Mr Wake confirmed the amendment, indicated that interior campsites shouldn't have been lumped in with campground campsites, and explained that regulations forbidding cutting or damaging any living tree or other plants would provide adequate regulation against degradation of campsites.








Monday, March 19th, 2012 . . . . .

Sam Barkwell has added a triplog of his 155 kilometer canoe trip 7 Days: Little Otterslide-Burntroot-Calumet-Opeongo-Head-Hilliard on his website .. "Wilderness Is Escape" .. in which he and eight others from Camp Wendigo tripped a really impressive loop through a big chunk of the park. Sam has also added his trip-log of 3 Days: Tim Lake.

"As we reached the fork in the river where we were to turn off to Sunfish Lake, the section of river we needed to take disappeared. I noted that on the map there was a warning of this from Jeffrey the Map Man. Should have paid more attention! We slowly slogged through ankle deep muck. After a while it became barely paddle-able. The hot sun cooking us, we finally came across Sunfish Lake! It was euphoric to finally reach a body of water wider than the length of my arm!"








Thursday, March 15th, 2012 . . . . .

"SmedleyCo" has posted a triplog of his 15-day July 9 - July 24, 2011 Meanest Link Part One on his website .. www.smedleyco.com .. in which he and five others travelled July .. from Huntsville, up the Big East River into the park, to McCraney Lake, Ralph Bice Lake, Tim Lake, Nipissing River, Cedar Lake, Petawawa River, Radiant Lake, Petawawa River, Crow River, Lake Lavieille and finally Lake Opeongo.

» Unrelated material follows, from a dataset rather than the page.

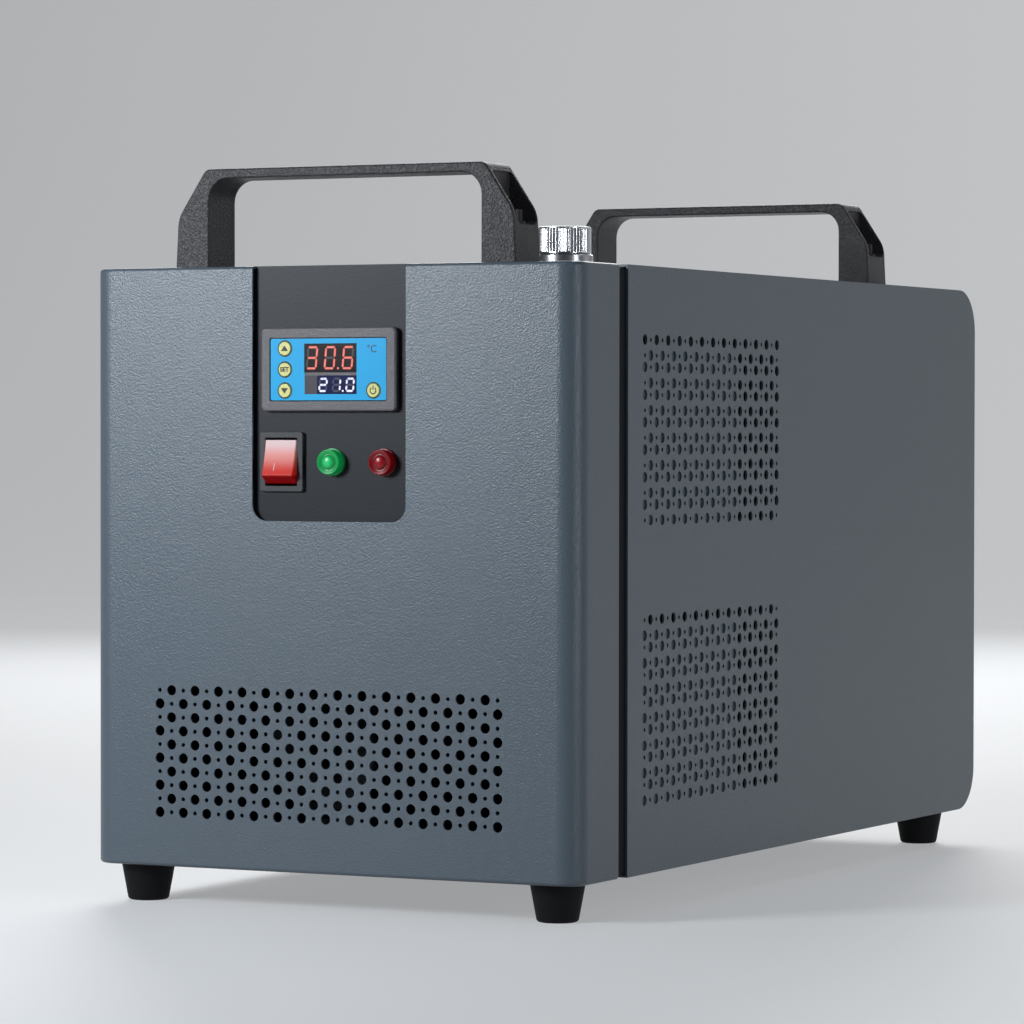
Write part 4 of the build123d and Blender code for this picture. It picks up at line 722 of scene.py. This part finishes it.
def makeRockerFrame():
    # Frame and body in one moulding: from the body's back to the frame's front, then into the cavity
    form = rockerForm
    low, high = inMm("rocker_housing")
    centre = middleOf("rocker_housing")
    panelFace, floor = low.y + form["frameHeight"], low.y + form["cavity"]
    wide, tall = high.x - low.x, high.z - low.z
    edge, hole, corner = form["frameEdge"], form["opening"], form["bodyRadius"]
    body = (wide - form["bodyStep"][0], tall - form["bodyStep"][1])
    rings = [roundedRing(centre, *body, corner, depth) for depth in (high.y, panelFace)]
    for inset, depth in [(0, panelFace), *bend((0, low.y + edge), (edge, low.y))]:
        size = (wide - 2 * inset, tall - 2 * inset)
        rings.append(roundedRing(centre, *size, form["frameRadius"] - inset / 2, depth))
    flare, mouth = form["mouth"]
    for grow, depth in [(flare, low.y), (0.0, low.y + mouth), (0.0, floor)]:
        rings.append(roundedRing(centre, hole[0] + grow, hole[1] + grow, corner, depth))
    moulding = stack("rocker_frame", rings)
    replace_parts(dress(moulding, "casing", finishes["switch_plastic"]), "rocker_housing")


def rockerFace(share):
    # Point of the lever's face, (height, out), from its top edge to its corner, hollowed by a parabola
    top, corner = np.array(rockerForm["top"]), np.array(rockerForm["corner"])
    share = np.asarray(share, float)[..., None]
    dip = np.array([0, -4 * rockerForm["hollow"]]) * share * (1 - share)
    return top + (corner - top) * share + dip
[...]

"Travel today was a lot of little lakes with long portages between them and leeches at every shoreline. Now six days in, the rhythm and routine was comfortable and I was really enjoying the area which is all black line portages. In fact the portage to Iagoo Lake GPSd out to over 900m instead of the 610m it is marked with. It seemed that a lot of the portages in this area were following old logging roads."